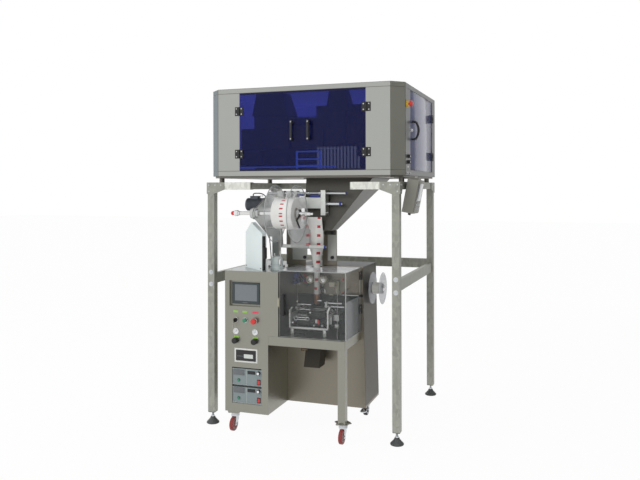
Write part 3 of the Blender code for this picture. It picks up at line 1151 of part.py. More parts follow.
def thread_reel():
    """The reel on the cabinet's side: a shaft in the wall, a white hub and two clear discs."""
    wall_x = CABINET_RIGHT + CABINET_SPREAD * (CABINET_TOP - THREAD_Z) / (CABINET_TOP - BASE_BOTTOM)
    near, far = wall_x + 0.020, wall_x + 0.020 + THREAD_WIDTH
    profile = ((0.008, wall_x - 0.020), (0.008, wall_x + 0.008), (0.016, wall_x + 0.008), (0.016, near),
               (THREAD_RADIUS, near), (THREAD_RADIUS, near + 0.003), (0.040, near + 0.003),
               (0.040, far - 0.003),
               (THREAD_RADIUS, far - 0.003), (THREAD_RADIUS, far), (0.014, far), (0.014, far + 0.012))
    piece("thread_reel", "white_plastic", [turned(profile, (0, THREAD_Y, THREAD_Z), "x", 24)],
          joint=(wall_x, THREAD_Y, THREAD_Z))


def terminal_box():
    """The weigher's terminal, hung tilted from a strap under the hood floor."""
    x = TERMINAL_X
    y0, y1 = TERMINAL_Y
    z0, z1 = TERMINAL_Z
    box = turn_shape(block(x, x + TERMINAL_THICK, y0, y1, z0, z1), TERMINAL_TILT, "Y", (x + 0.030, 0, z1))
    under = HOOD_BOTTOM - FLOOR_THICK - 2 * GAP
    strap = block(x - 0.105, x + 0.062, y0 + 0.050, y0 + 0.130, under - 0.005, under)
    neck = block(x + 0.020, x + 0.062, y0 + 0.050, y0 + 0.130, z1 - 0.020, under - 0.001)
    wall, middle = SHEET, (y0 + y1) / 2
    inside = [block(x + wall, x + TERMINAL_THICK - wall, y0 + wall, y1 - wall, z0 + wall, z1 - 0.030),
              block(x + 0.020, x + 0.050, middle - 0.020, middle + 0.020, z0 - 0.01, z0 + 0.01)]
    inside = [turn_shape(shape, TERMINAL_TILT, "Y", (x + 0.030, 0, z1)) for shape in inside]
    piece("terminal_box", "grey_enamel", [box, neck, strap], inside)


def sealing_station():
    jaw_frame()
    jaws()
    pull_rollers()
    seal_guard()


def settle():
    """Moves the whole machine so that the world origin is the middle of its underside."""
    bpy.context.view_layer.update()
    corners = [obj.matrix_world @ Vector(corner) for obj in PIECES for corner in obj.bound_box]
    lowest = [min(c[i] for c in corners) for i in range(3)]
    highest = [max(c[i] for c in corners) for i in range(3)]
    root = bpy.data.objects.new("machine", None)
    bpy.context.scene.collection.objects.link(root)
    for obj in PIECES:
        if obj.parent is None:
            obj.parent = root
    root.location = (-(lowest[0] + highest[0]) / 2, -(lowest[1] + highest[1]) / 2, -lowest[2])
    bpy.context.view_layer.update()


def main():
    for obj in list(bpy.data.objects):
        bpy.data.objects.remove(obj)
    support_frame()
    weigher_hood()
    product_path()
    base_machine()
    operator_panel()
    generators()
    castors()
    film_unwind()
    sealing_station()
    thread_reel()
    terminal_box()
    settle()


main()
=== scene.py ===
"""Looks of the vertical form fill sealer: its finishes, fittings, glazing and film, and the pieces seen
through the guard and the hood's windows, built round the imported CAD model.

Places are in metres in the machine's own measures: x from the middle of the leg frame, y from the front
face of its posts, z from the floor. ORIGIN carries them to the model's frame.
"""

from math import cos, pi, radians, sin

import bmesh
import bpy
from mathutils import Matrix, Vector


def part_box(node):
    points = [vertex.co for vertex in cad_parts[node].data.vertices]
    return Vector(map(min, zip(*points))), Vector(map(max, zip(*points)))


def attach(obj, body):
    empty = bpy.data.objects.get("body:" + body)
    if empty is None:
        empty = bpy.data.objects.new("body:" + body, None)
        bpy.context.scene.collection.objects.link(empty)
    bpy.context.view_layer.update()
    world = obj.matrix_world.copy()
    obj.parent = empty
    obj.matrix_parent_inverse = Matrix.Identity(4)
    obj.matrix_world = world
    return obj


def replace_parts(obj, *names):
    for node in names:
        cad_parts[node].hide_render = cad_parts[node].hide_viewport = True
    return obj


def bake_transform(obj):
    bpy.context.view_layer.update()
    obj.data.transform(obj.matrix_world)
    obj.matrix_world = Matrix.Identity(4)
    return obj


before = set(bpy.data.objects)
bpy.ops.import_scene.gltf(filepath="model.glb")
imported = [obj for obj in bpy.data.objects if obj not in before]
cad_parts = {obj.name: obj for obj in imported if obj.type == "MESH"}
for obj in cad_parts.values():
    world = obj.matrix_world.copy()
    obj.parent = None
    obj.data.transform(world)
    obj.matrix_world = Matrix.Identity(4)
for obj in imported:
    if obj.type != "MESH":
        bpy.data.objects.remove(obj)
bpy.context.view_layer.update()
GUSSET = 0.005
ORIGIN = Vector(((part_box("side_frame_left")[0].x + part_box("side_frame_right")[1].x) / 2,
                 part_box("side_frame_left")[0].y + GUSSET, 0))
SKIN = 0.0006  # how far a cover or a label stands off the surface that carries it


def span(node):
    """The lowest and highest corners of a CAD node, in the machine's measures."""
    low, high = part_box(node)
    return low - ORIGIN, high - ORIGIN


# ---- materials ----

ROLL_RADIUS = 0.1
MARK_RED, MARK_SHARE = (0.55, 0.02, 0.03, 1), 0.3  # the film's marks, and their share of the pitch
MARK_LEAD = 50.0  # keeps the count of marks above zero everywhere


def add_node(tree, kind, inputs=None, **settings):
    """Adds a shader node. An input is linked if it is given a socket, and set if it is given a value."""
    node = tree.nodes.new("ShaderNode" + kind)
    for name, value in settings.items():
        setattr(node, name, value)
    for name, value in (inputs or {}).items():
        if isinstance(value, bpy.types.NodeSocket):
            tree.links.new(value, node.inputs[name])
        else:
            node.inputs[name].default_value = value
    return node


def calc(tree, operation, *values, **settings):
    """The result of a sum on sockets or numbers."""
    return add_node(tree, "Math", dict(enumerate(values)), operation=operation, **settings).outputs[0]


def texture_space(tree, stretch):
    """The object's own coordinates, stretched along each axis."""
    place = add_node(tree, "TexCoord").outputs["Object"]
    return add_node(tree, "Mapping", {"Scale": stretch, "Vector": place}).outputs["Vector"]


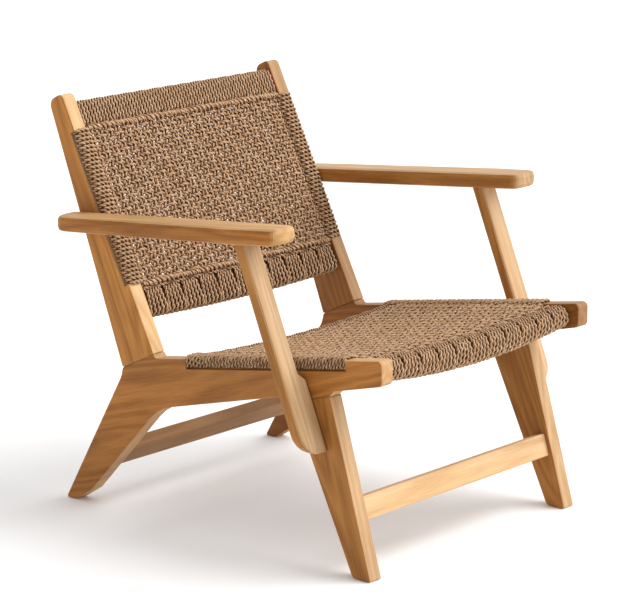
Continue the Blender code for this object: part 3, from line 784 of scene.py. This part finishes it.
floorMesh = bpy.data.meshes.new("floor")
reach = studio["floorSize"] / 2
floorMesh.from_pydata([(-reach, -reach, 0), (reach, -reach, 0), (reach, reach, 0),
                       (-reach, reach, 0)], [], [(0, 1, 2, 3)])
floor = bpy.data.objects.new("floor", floorMesh)
bpy.context.scene.collection.objects.link(floor)
floorLook, floorTree, floorShader = newMaterial("paleFloor")
floorShader.inputs["Base Color"].default_value = (*studio["floorColour"], 1.0)
floorShader.inputs["Roughness"].default_value = 0.9
floorMesh.materials.append(floorLook)

world = bpy.data.worlds.new("studioWorld")
world.use_nodes = True
background = world.node_tree.nodes["Background"]
direction = addNode(world.node_tree, "ShaderNodeTexCoord").outputs["Generated"]
directionParts = addNode(world.node_tree, "ShaderNodeSeparateXYZ", inputs={0: direction})
towardsWall = addNode(world.node_tree, "ShaderNodeMapRange", {"interpolation_type": "SMOOTHSTEP"}, {
    "Value": directionParts.outputs["X"], "From Min": studio["wallFrom"],
    "From Max": studio["wallTo"],
    "To Min": studio["darkWall"], "To Max": studio["worldStrength"]})
world.node_tree.links.new(towardsWall.outputs[0], background.inputs["Strength"])
background.inputs["Color"].default_value = (1, 1, 1, 1)
bpy.context.scene.world = world


def addSun(name, fromDirection, strength, softness):
    lamp = bpy.data.lights.new(name, "SUN")
    lamp.energy = strength
    lamp.angle = softness
    lampObject = bpy.data.objects.new(name, lamp)
    lampObject.rotation_euler = Vector(fromDirection).to_track_quat("Z", "Y").to_euler()
    bpy.context.scene.collection.objects.link(lampObject)


addSun("keyLight", studio["keyFrom"], studio["keyStrength"], studio["keySoftness"])

view = {
    "place": (-3.6876, -3.2531, 1.5534),
    "azimuth": math.radians(-48.60),
    "elevation": math.radians(13.43),
    "lens": 155.64,
    "sensor": 36.0,
}
lens = bpy.data.cameras.new("camera")
lens.lens = view["lens"]
lens.sensor_width = view["sensor"]
lens.clip_end = 60.0
camera = bpy.data.objects.new("camera", lens)
camera.location = view["place"]
toCamera = Vector((math.sin(view["azimuth"]) * math.cos(view["elevation"]),
                   -math.cos(view["azimuth"]) * math.cos(view["elevation"]),
                   math.sin(view["elevation"])))
camera.rotation_euler = toCamera.to_track_quat("Z", "Y").to_euler()
bpy.context.scene.collection.objects.link(camera)
bpy.context.scene.camera = camera
bpy.context.scene.view_settings.view_transform = "Standard"
print("studio ready")
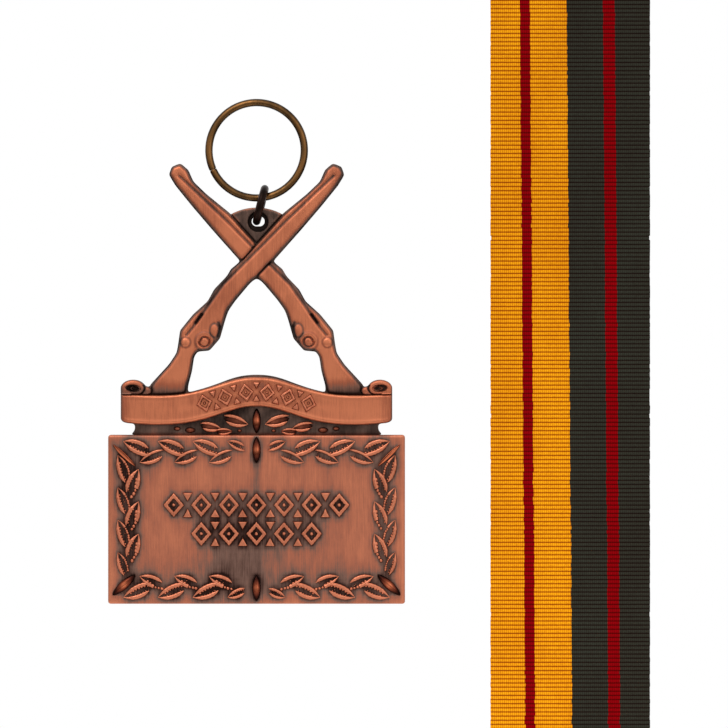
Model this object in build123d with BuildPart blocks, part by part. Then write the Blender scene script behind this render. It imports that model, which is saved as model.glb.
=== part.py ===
"""Military service medal: a die-cast badge hung from a wire ring by a jump ring, with its ribbon beside it.

The badge hangs in the XZ plane with its face towards -Y.  The origin is the hang point, where the
inside top of the suspension ring bears on whatever holds it.
"""

import math
import os

from build123d import *

# ---- Suspension ring and jump ring ----
ring_wire = 1.5
ring_inner_radius = 8.8
ring_joint_angle = 114.0
ring_joint_gap = 0.06
link_wire = 1.6
link_inner_radius = 2.55
link_lean = 14.0
link_joint_angle = 70.0
link_joint_gap = 0.05
link_play = 0.1
swing_angle = 75.0

# ---- Lug between the barrels ----
lug_thickness = 1.2
lug_radius = 10.6
lug_rim = 1.5
lug_hole_play = 0.25
lug_bearing_gap = 0.15
lug_dish_radius = 2.1
lug_dish_depth = 0.45
lug_half_angle = 46.0

# ---- Depths, measured from the mid plane: minus is towards the viewer ----
back_depth = 1.4
ground_depth = -0.3
panel_depth = -1.3
rifle_depth = -1.7
banner_depth = -1.8
curl_depth = -2.0
leaf_height = 0.45
frieze_height = 0.5
olive_height = 0.4

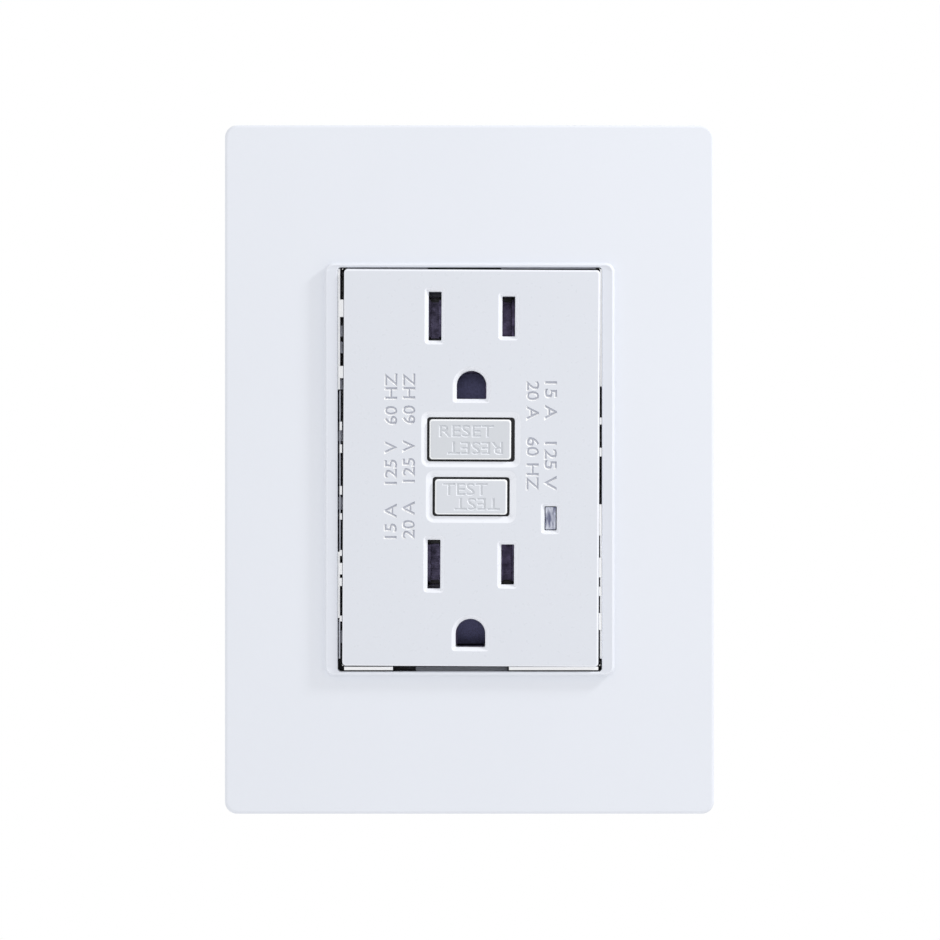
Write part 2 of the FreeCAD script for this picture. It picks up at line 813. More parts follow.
def make_front_cover():
    """The face: a deep lid with blade slots, ground holes, button wells and a lens window."""
    cover = Moulding("face_shell")
    face = "-face_front"
    back = "face_wall - face_front"
    cover.grow("lid", (face, "0"), rounded, width="face_width", height="face_height", corner="face_corner")
    cover.dress("PartDesign::Fillet", "soft_edge", "Radius", "face_edge",
                lambda edge: on_plane(edge, -SIZES["face_front"]))
    cover.sink("hollow", (back, "0"), rectangle, width="face_width - 2 * skirt_wall",
               height="face_height - 2 * skirt_wall")
    cover.sink("ear_notch", ("-strap_thick - close_fit", "0"), rectangle, width="ear_width + 2 * case_gap",
               height="face_height + 2 * past")
    for name, level in ROWS.items():
        cover.sink(f"{name}_neutral", (face, back), rectangle, x="-blade_offset", z=level,
                   width="blade_slot", height="neutral_slot")
        cover.sink(f"{name}_hot", (face, back), rectangle, x="blade_offset", z=level,
                   width="blade_slot", height="hot_slot")
        cover.sink(f"{name}_ground", (face, back), arch, z=f"{level} - ground_drop",
                   radius="ground_radius", flat="ground_flat")
    cover.sink("reset_well", (face, back), rounded, z="reset_z", width="reset_width + 2 * reset_gap",
               height="reset_height + 2 * reset_gap", corner="button_corner")
    cover.sink("test_well", (face, back), rounded, z="test_z", width="test_width + 2 * test_gap",
               height="test_height + 2 * test_gap", corner="button_corner")
    cover.sink("lens_window", (face, back), rectangle, x="lens_x", z="lens_z",
               width="lens_width + 2 * lens_gap", height="lens_height + 2 * lens_gap")

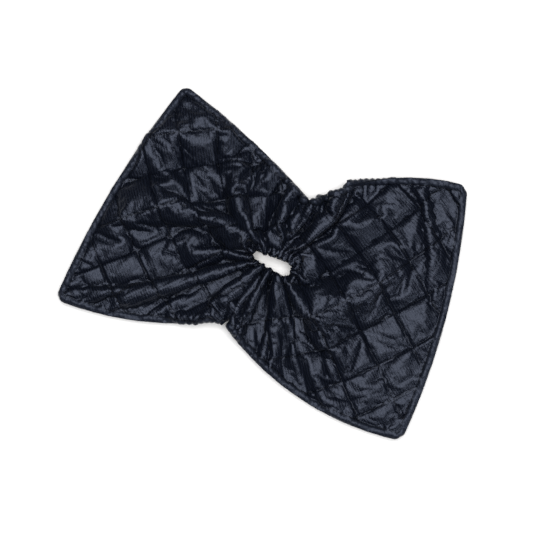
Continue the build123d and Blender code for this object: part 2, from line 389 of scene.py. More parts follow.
def gathered_targets(panel, points):
    """The gathered places of the pinned vertices, and which vertices are pinned."""
    target, pinned = points.copy(), np.zeros(len(points), bool)

    def place(row, plan, height):
        target[panel.front[row]] = np.column_stack([plan, np.broadcast_to(height, len(plan))])
        pinned[panel.front[row]] = True

    angle = panel.angle[panel.ring]
    phase, gap = crest_phase(np.degrees(angle))
    crest = np.cos(2 * math.pi * phase)
    plan = slot_points(HOLE_LENGTH, HOLE_WIDTH, angle / (2 * math.pi))
    plan[:, 1] *= HOLE_TAPER[0] + HOLE_TAPER[1] * plan[:, 0] / (HOLE_LENGTH / 2)
    uneven = 1 + 0.5 * np.sin(3 * angle + 1)
    scallop = SCALLOP * crest * uneven
    plan -= scallop[:, None] * plan / np.hypot(*plan.T)[:, None]
    c, s = math.cos(HOLE_TILT), math.sin(HOLE_TILT)
    plan = plan @ np.array([[c, s], [-s, c]])
    place(panel.ring, plan, RING_HEIGHT + PLEAT_HEIGHT * crest * np.clip(gap / USUAL_GAP, *PLEAT_SHARES))

    top = panel.edge & (panel.j == HALF_CELLS)
    bulges = (UPPER_LEFT_BULGE, -UPPER_RIGHT_BULGE)
    notches = (NOTCH_TOP, NOTCH_TOP)
    place(top, *hem_targets(panel, top, (UPPER_LEFT, UPPER_RIGHT), bulges, notches))
    low = panel.edge & (panel.j == -HALF_CELLS)
    bulges = (-LOWER_LEFT_BULGE, LOWER_RIGHT_BULGE)
    notches = (NOTCH_BOTTOM + OVERLAP_LEFT, NOTCH_BOTTOM + OVERLAP_RIGHT)
    place(low, *hem_targets(panel, low, (LOWER_LEFT, LOWER_RIGHT), bulges, notches))
    share = (panel.j / HALF_CELLS + 1) / 2
    left, right = panel.i == -LEFT_CELLS, panel.i == RIGHT_CELLS
    place(left, arc_points(LOWER_LEFT, UPPER_LEFT, LEFT_BULGE, share[left]), EDGE_HEIGHT)
    place(right, arc_points(LOWER_RIGHT, UPPER_RIGHT, -RIGHT_BULGE, share[right]), EDGE_HEIGHT)
    return target, pinned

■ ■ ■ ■

▸ Stated task: Only the lines from the line with "Model this object" to the line with "olive_height = 0.4", inclusive, are to be printed, exactly as they appear.

▸ Answer to this problem:
Model this object in build123d with BuildPart blocks, part by part. Then write the Blender scene script behind this render. It imports that model, which is saved as model.glb.
=== part.py ===
"""Military service medal: a die-cast badge hung from a wire ring by a jump ring, with its ribbon beside it.

The badge hangs in the XZ plane with its face towards -Y.  The origin is the hang point, where the
inside top of the suspension ring bears on whatever holds it.
"""

import math
import os

from build123d import *

# ---- Suspension ring and jump ring ----
ring_wire = 1.5
ring_inner_radius = 8.8
ring_joint_angle = 114.0
ring_joint_gap = 0.06
link_wire = 1.6
link_inner_radius = 2.55
link_lean = 14.0
link_joint_angle = 70.0
link_joint_gap = 0.05
link_play = 0.1
swing_angle = 75.0

# ---- Lug between the barrels ----
lug_thickness = 1.2
lug_radius = 10.6
lug_rim = 1.5
lug_hole_play = 0.25
lug_bearing_gap = 0.15
lug_dish_radius = 2.1
lug_dish_depth = 0.45
lug_half_angle = 46.0

# ---- Depths, measured from the mid plane: minus is towards the viewer ----
back_depth = 1.4
ground_depth = -0.3
panel_depth = -1.3
rifle_depth = -1.7
banner_depth = -1.8
curl_depth = -2.0
leaf_height = 0.45
frieze_height = 0.5
olive_height = 0.4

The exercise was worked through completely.